Mutual Fund AUM: How Fund Size Impacts Performance, Longevity and Risk

This article is a Guest Post from one of Arthgyaan’s earliest readers who is a fellow personal finance enthusiast.

About the author: Muthu Kannan, also known as Manki, is a software engineer by profession. He is intrigued by all sorts of things in life. One of them happens to be personal finance and investing.

In the personal finance space, his passions include teaching others (which is just a fancy name for learning by answering other people’s questions), building tools (mostly spreadsheets as of now), and writing about his revelations occasionally.

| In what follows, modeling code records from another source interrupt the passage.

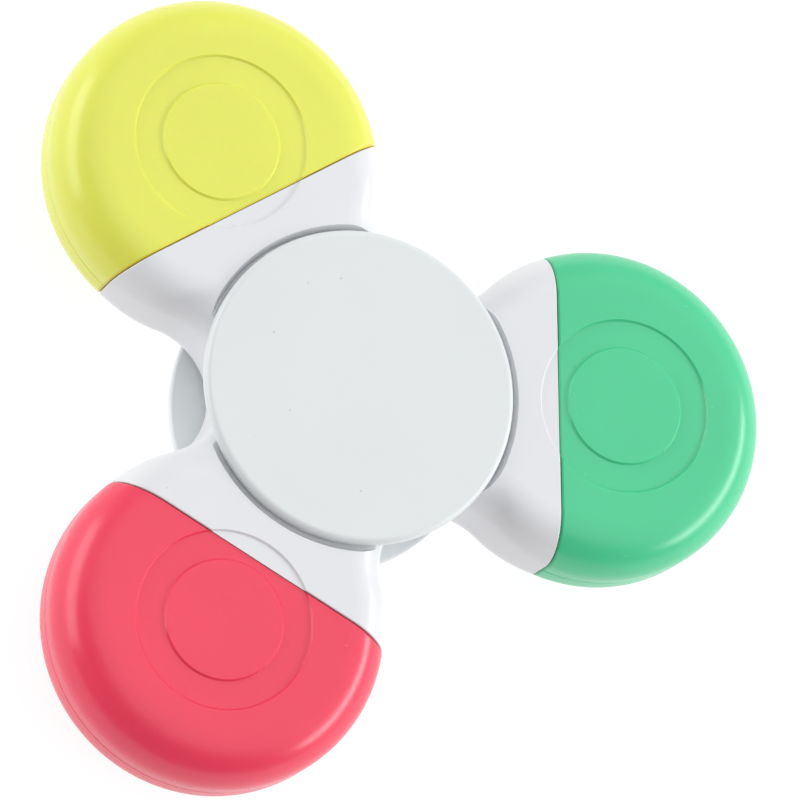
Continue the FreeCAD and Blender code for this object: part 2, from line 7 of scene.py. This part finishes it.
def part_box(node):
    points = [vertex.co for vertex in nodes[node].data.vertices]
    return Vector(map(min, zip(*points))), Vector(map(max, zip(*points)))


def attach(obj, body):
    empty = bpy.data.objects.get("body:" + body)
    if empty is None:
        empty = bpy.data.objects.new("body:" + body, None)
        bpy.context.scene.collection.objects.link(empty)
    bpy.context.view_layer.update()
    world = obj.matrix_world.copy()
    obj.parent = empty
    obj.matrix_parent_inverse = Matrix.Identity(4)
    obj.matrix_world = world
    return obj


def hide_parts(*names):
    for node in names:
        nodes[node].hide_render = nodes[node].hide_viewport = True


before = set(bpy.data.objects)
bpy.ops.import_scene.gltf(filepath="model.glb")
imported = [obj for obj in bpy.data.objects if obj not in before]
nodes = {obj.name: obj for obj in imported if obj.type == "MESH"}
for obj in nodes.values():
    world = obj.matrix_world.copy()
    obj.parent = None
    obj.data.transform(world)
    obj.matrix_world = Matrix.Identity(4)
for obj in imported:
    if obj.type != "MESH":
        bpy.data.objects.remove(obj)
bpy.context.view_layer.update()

bpy.ops.object.select_all(action="DESELECT")

# ---- finger pads -----------------------------------------------------------------------------
# The two round discs that finger and thumb hold. Each is an injection moulding in white ABS from a
# satin tool: faint flow tints, an uneven sheen, a little orange peel and the odd grey regrind speck.
pad_colour = (0.775, 0.808, 0.818)
pad_roughness = 0.30
plastic_ior = 1.55


def add_node(tree, kind, **values):
    """Adds one shader node and sets the inputs that are named."""
    item = tree.nodes.new(kind)
    for name, value in values.items():
        item.inputs[name.replace("_", " ")].default_value = value
    return item


def object_noise(tree, scale, detail, stretch=(1, 1, 1), turn=0.0):
    """Noise fixed to the piece, stretched along its own axes after a turn about the spin axis."""
    place = tree.nodes.new("ShaderNodeTexCoord")
    mapping = add_node(tree, "ShaderNodeMapping", Rotation=(0, 0, turn), Scale=stretch)
    pattern = add_node(tree, "ShaderNodeTexNoise", Scale=scale, Detail=detail)
    tree.links.new(place.outputs["Object"], mapping.inputs["Vector"])
    tree.links.new(mapping.outputs["Vector"], pattern.inputs["Vector"])
    return pattern.outputs["Fac"]


def new_material(name):
    """A material with only its principled shader."""
    material = bpy.data.materials.new(name)
    material.use_nodes = True
    return material, material.node_tree, material.node_tree.nodes["Principled BSDF"]


def tinted(tree, factor, dark, light, low=0.3, high=0.7):
    """Colour that runs from dark to light as the factor runs from low to high."""
    ramp = tree.nodes.new("ShaderNodeValToRGB")
    ramp.color_ramp.elements[0].position = low
    ramp.color_ramp.elements[1].position = high
    ramp.color_ramp.elements[0].color = (*dark, 1)
    ramp.color_ramp.elements[1].color = (*light, 1)
    tree.links.new(factor, ramp.inputs["Fac"])
    return ramp.outputs["Color"]


def ranged(tree, factor, low, high, start=0.0, end=1.0):
    """Number that runs from low to high as the factor runs from start to end."""
    item = add_node(tree, "ShaderNodeMapRange", From_Min=start, From_Max=end, To_Min=low, To_Max=high)
    tree.links.new(factor, item.inputs["Value"])
    return item.outputs["Result"]


def bumped(tree, layers):
    """Stacks bump layers, each a height, a strength and a depth in metres, on one normal."""
    normal = None
    for height, strength, depth in layers:
        item = add_node(tree, "ShaderNodeBump", Strength=strength, Distance=depth)
        tree.links.new(height, item.inputs["Height"])
        if normal is not None:
            tree.links.new(normal, item.inputs["Normal"])
        normal = item.outputs["Normal"]
    return normal


def moulded_plastic(name, colour, roughness, tint=0.012, peel=0.02, specks=False):
    """Injection-moulded plastic, with the drift, sheen, hairlines and ripple of a used tool."""
    material, tree, shader = new_material(name)
    flow = object_noise(tree, 60.0, 3.0)
    paint = tinted(tree, flow, [c * (1 - tint) for c in colour], [min(1, c * (1 + tint)) for c in colour])
    if specks:
        place = tree.nodes.new("ShaderNodeTexCoord")
        grains = add_node(tree, "ShaderNodeTexVoronoi", Scale=520.0)
        tree.links.new(place.outputs["Object"], grains.inputs["Vector"])
        near = ranged(tree, grains.outputs["Distance"], 1.0, 0.0, 0.04, 0.075)
        rare = tree.nodes.new("ShaderNodeSeparateColor")
        tree.links.new(grains.outputs["Color"], rare.inputs["Color"])
        chosen = ranged(tree, rare.outputs["Red"], 0.0, 1.0, 0.84, 0.85)
        amount = tree.nodes.new("ShaderNodeMath")
        amount.operation = "MULTIPLY"
        tree.links.new(near, amount.inputs[0])
        tree.links.new(chosen, amount.inputs[1])
        mix = tree.nodes.new("ShaderNodeMix")
        mix.data_type = "RGBA"
        tree.links.new(amount.outputs["Value"], mix.inputs["Factor"])
        tree.links.new(paint, mix.inputs["A"])
        mix.inputs["B"].default_value = (*[c * 0.72 for c in colour], 1)
        paint = mix.outputs["Result"]
    tree.links.new(paint, shader.inputs["Base Color"])

    satin = object_noise(tree, 900.0, 4.0)
    hairlines = object_noise(tree, 260.0, 2.0, stretch=(1, 14, 1), turn=0.6)
    sheen = tree.nodes.new("ShaderNodeMath")
    sheen.operation = "ADD"
    tree.links.new(ranged(tree, satin, roughness - 0.04, roughness + 0.04), sheen.inputs[0])
    tree.links.new(ranged(tree, hairlines, 0.0, 0.012, 0.62, 0.72), sheen.inputs[1])
    tree.links.new(sheen.outputs["Value"], shader.inputs["Roughness"])
    ripple = object_noise(tree, 350.0, 2.0)
    normal = bumped(tree, [(satin, 0.01, 0.0001), (ripple, peel, 0.0003)])
    tree.links.new(normal, shader.inputs["Normal"])
    shader.inputs["IOR"].default_value = plastic_ior
    return material


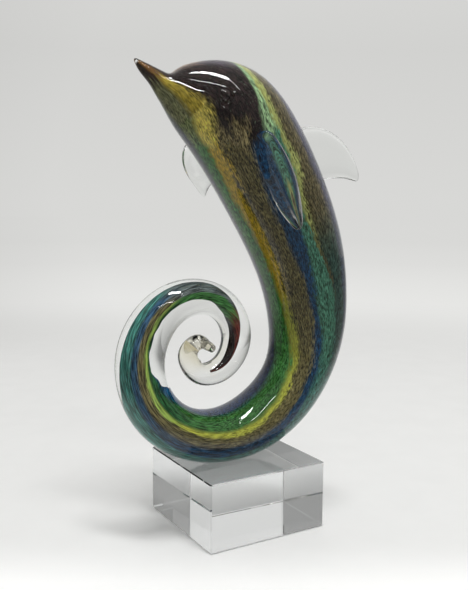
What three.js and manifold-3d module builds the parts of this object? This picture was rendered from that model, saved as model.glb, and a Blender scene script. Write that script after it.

Readers of Arthgyaan may be interested in his blog posts about personal finance. Links to his other work and social media handles are on his home page manki.in.

Now over to Muthu Kannan (aka Manki).

📚 Table of Contents

tl;dr summary

Here is a quick summary of the article if you don’t want to read it all:

  • Being small (low AUM) offers some advantages to actively managed equity funds.
  • Being large (high AUM) offers some advantages to passively managed equity funds.
  • Size of the fund is irrelevant for bond and arbitrage funds.
  • Small funds have a higher risk of getting shut down by AMCs.
  • Everything in this article is theoretical. It is not hard to find funds that defy the theories put forth by this article, so don’t read too much into AUM numbers.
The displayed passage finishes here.